What a Second Prior Hearing Means
An audiência prévia (prior hearing) is the procedural step Portuguese administrative law requires before any unfavourable decision affecting an individual's rights. Under Article 121 of the Code of Administrative Procedure, AIMA must notify the applicant of the agency's intent to decide negatively, state the grounds, and invite the applicant to submit evidence or arguments within a defined response window. The first audiência prévia on an immigration file is therefore a normal step in any case where AIMA's preliminary review identifies missing information or unmet criteria. It is not by itself a rejection; it is an invitation to respond before a rejection is issued.
A second audiência prévia on the same file is a different matter. It signals that AIMA has reviewed the applicant's first response, has not been able to resolve the issue based on the materials submitted, and is now reopening the procedural step with a fresh ten-day clock.
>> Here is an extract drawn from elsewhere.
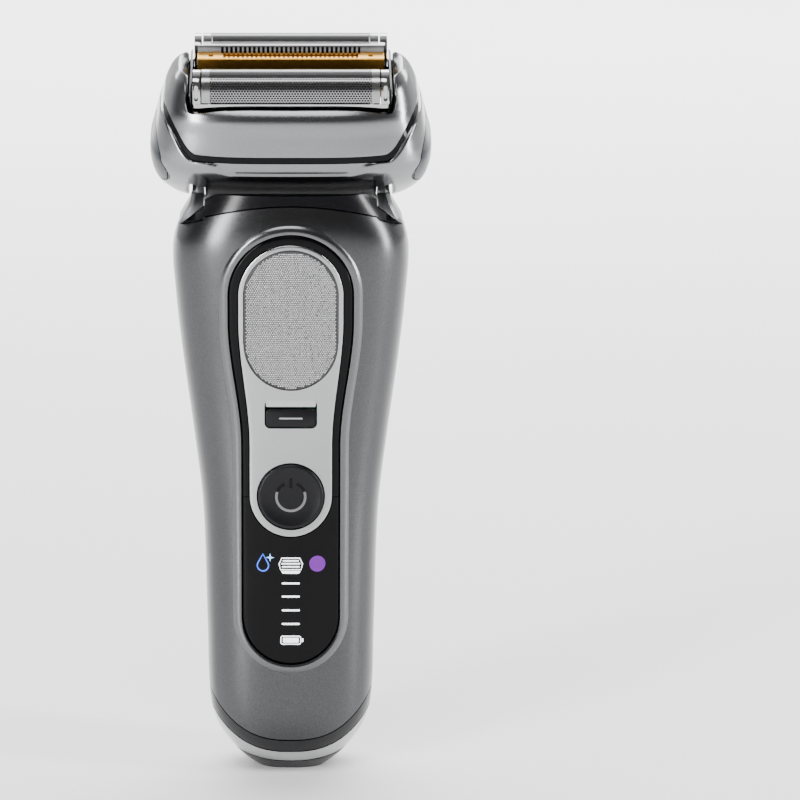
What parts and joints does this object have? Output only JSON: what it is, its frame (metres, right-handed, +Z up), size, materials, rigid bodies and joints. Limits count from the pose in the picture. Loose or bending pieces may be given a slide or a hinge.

In well-functioning administrative practice, the second hearing should raise a new issue or a refined version of the original issue. In the AIMA transitional regime through 2025 and 2026, the pattern has been less coherent: applicants are receiving second hearings that repeat the original question, often because AIMA's internal verification systems have not registered the documents the applicant already submitted.
For wealthy English-speaking expats whose files were filed before the June 4, 2024 transitional cut-off, this matters because the entire eligibility hinges on facts that AIMA needs to verify against external databases. A repeated prior hearing on the same fact pattern is not just a delay; it is a sign that the file is at risk if the applicant does not respond decisively within the ten-day window. Treating the second hearing as a routine follow-up is the most common mistake; treating it as a final-warning shot before rejection is the correct posture.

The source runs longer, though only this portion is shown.